With Missouri’s childcare shortage costing the state an estimated $1.35 billion, lawmakers are continuing to advance an innovative budget proposal to help parents re-enter the workforce.
The budget passed by the Missouri Senate on April 26 establishes new funding to help private employers form partnerships with childcare providers or establish new dedicated childcare centers to serve employees. The proposal would also empower small businesses to band together and offer this benefit.
The action on childcare comes after a report by the Missouri Chamber of Commerce and Industry and the US Chamber Foundation revealed that many Missouri parents want to work but aren’t able to because they can’t find childcare. The problem is so severe that nearly 1 in 10 working parents in Missouri said they quit a job due to childcare issues, and nearly one in three parents have changed jobs due to childcare in the last year.
This childcare crisis is intensifying the state’s current workforce shortage, which remains the top concern for Missouri employers. According to a recent Missouri Chamber poll, more than half of business leaders say talent is the top issue impacting their profitability. Furthermore, nearly 70 percent of Missouri employers say workforce is either the first or second biggest factor impacting their growth.

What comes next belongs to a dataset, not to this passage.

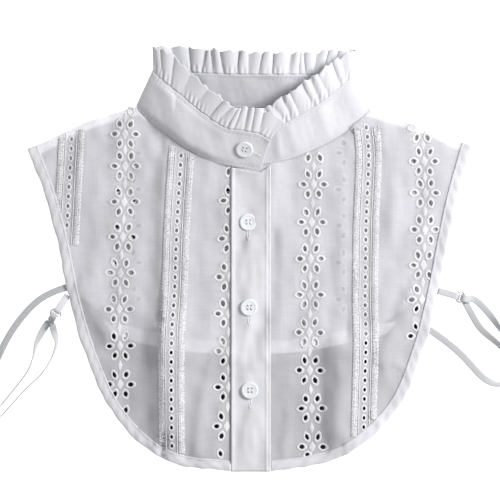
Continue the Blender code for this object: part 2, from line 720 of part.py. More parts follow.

The Senate-passed budget would allow employers to receive grants up to $250,000 for innovative childcare proposals that would help get more parents into the workforce. The budget passed by the Missouri House earlier in April also included funding for childcare.
“Businesses across Missouri are struggling to find workers and it’s clear that the state’s growing childcare crisis is at the center of the problem,” said Daniel P. Mehan, president and CEO of the Missouri Chamber. “This is an urgent issue and we are grateful that state lawmakers are focused on working with the business community to find a solution. We believe that the proposals under consideration can help Missouri become a national leader in addressing this crisis.”
The Senate-passed budget also includes $15 million to support efforts to onshore targeted high-tech manufacturing industries that are vital to national security in Missouri. The state is currently seeing strong growth in the tech industry, with the Missouri Chamber’s Technology Alliance working to maximize the state’s potential to be a hub for tech and innovation. In response to recent global supply chain disruptions, the Missouri Chamber championed this funding to help as Missouri works to become an attractive location for domestic semiconductor and pharmaceutical ingredient manufacturing.
“There are strong national security and economic arguments being made right now about the need to onshore semiconductor and pharmaceutical ingredient manufacturing. As these industry functions look to expand in the United States, we think Missouri — a leading state for tech manufacturing growth — stands to benefit,” said Mehan. “If we succeed in attracting this industry expansion, the effects would ripple across our economy for decades to come. We greatly appreciate the Missouri Senate for using available resources to support this vitally important effort.”